BB has been less problematic, but routines are increasingly getting shorter. A few select skill and combination devaluations should take care of most of these issues. A flat 0.1 deduction for missing a bounding (minimum C acro) series is an easy fix. The bonus for front to back acro combinations should also be reduced by 0.1 and should not satisfy the "up to the level" requirement without a second D. Currently, a front aerial to back handspring earns 0.2 tenths in Combination Bonus and 0.1 tenth for the D. It means a good portion of a gymnast's bonus and requirements can be satisfied with two skills. The lack of B+ value skills outside the bonus difficulty skills and the dismount should invoke distribution deductions of up to 0.1.

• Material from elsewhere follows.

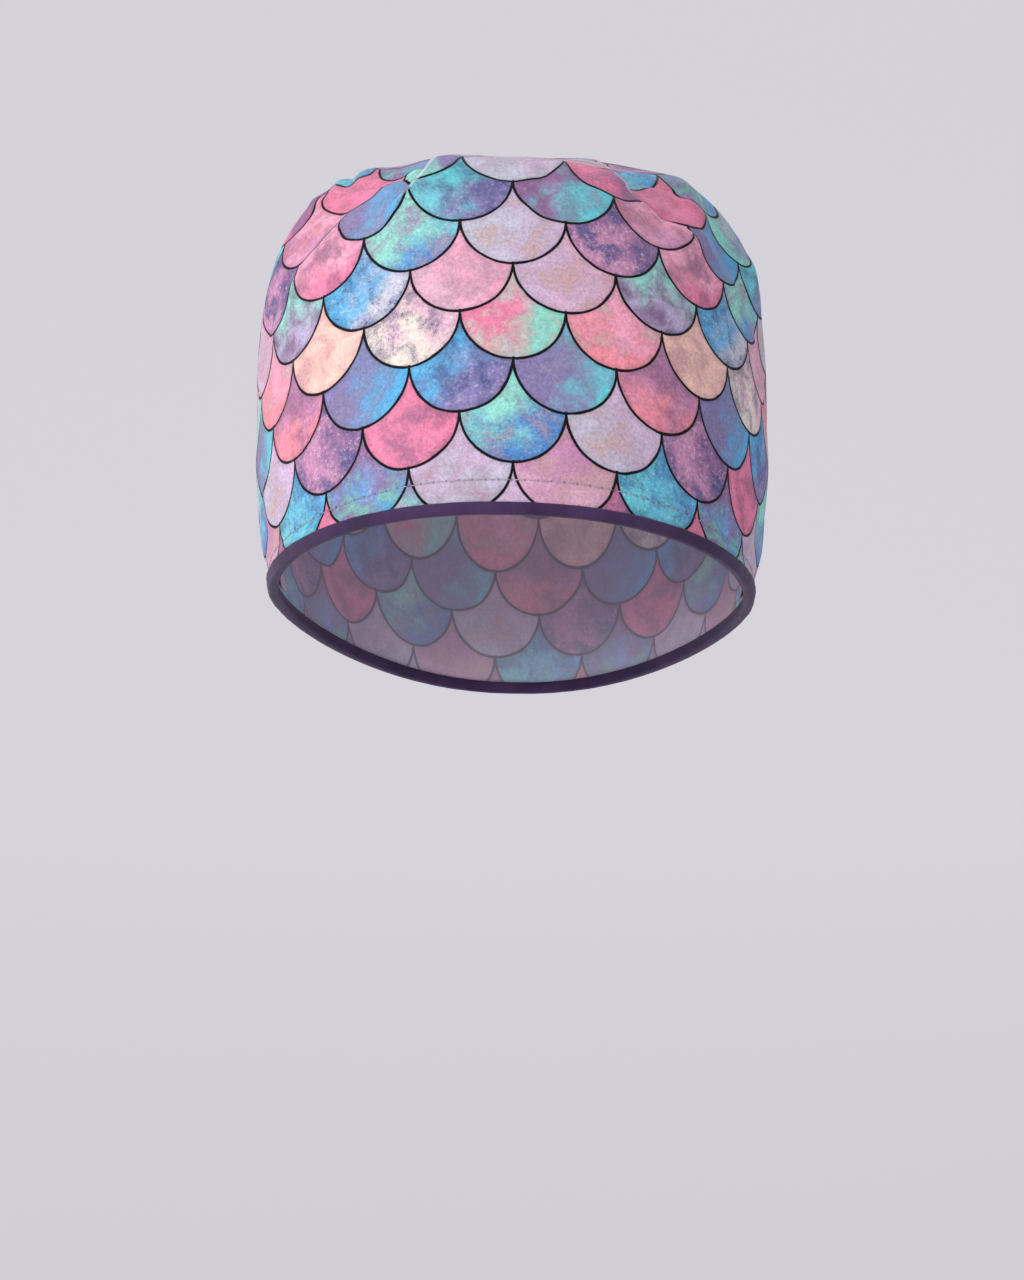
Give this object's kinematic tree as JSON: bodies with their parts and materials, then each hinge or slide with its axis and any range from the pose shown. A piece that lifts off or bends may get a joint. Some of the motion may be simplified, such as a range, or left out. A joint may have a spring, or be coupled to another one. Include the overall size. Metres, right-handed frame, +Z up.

Floor is facing a similar problem, with routines being reduced down to a few select skills and jumps. However, the bigger problem is the lack of separation in routines. A sliding scale of 0.2 for "up to the level" in difficulty would give judges the tools to separate the routines. A similar approach has been used in the past in the NCAA ranks (and in the JO ranks). However, many feel the 0.2 spread is too harsh and overprioritizes tumbling. The current code provides for at least one D salto and a second D salto or acro skill to meet "up to the level". This is far too easy for the level of athlete in the NCAA today. The dance exception should be eliminated, and new 0.05 requirements for a double salto (somewhere in the routine) and a D-level back or E level front dismount should instituted.
The switch-side should also be devalued to a B, as too many judging panels are having difficulty in separating over-rotated and under-rotated leaps.
A few tweaks to the current NCAA Code Modifications could give judging panels objective measures to separate routines, rather than resorting to subjective deductions. They would also serve to encourage variety in routine construction.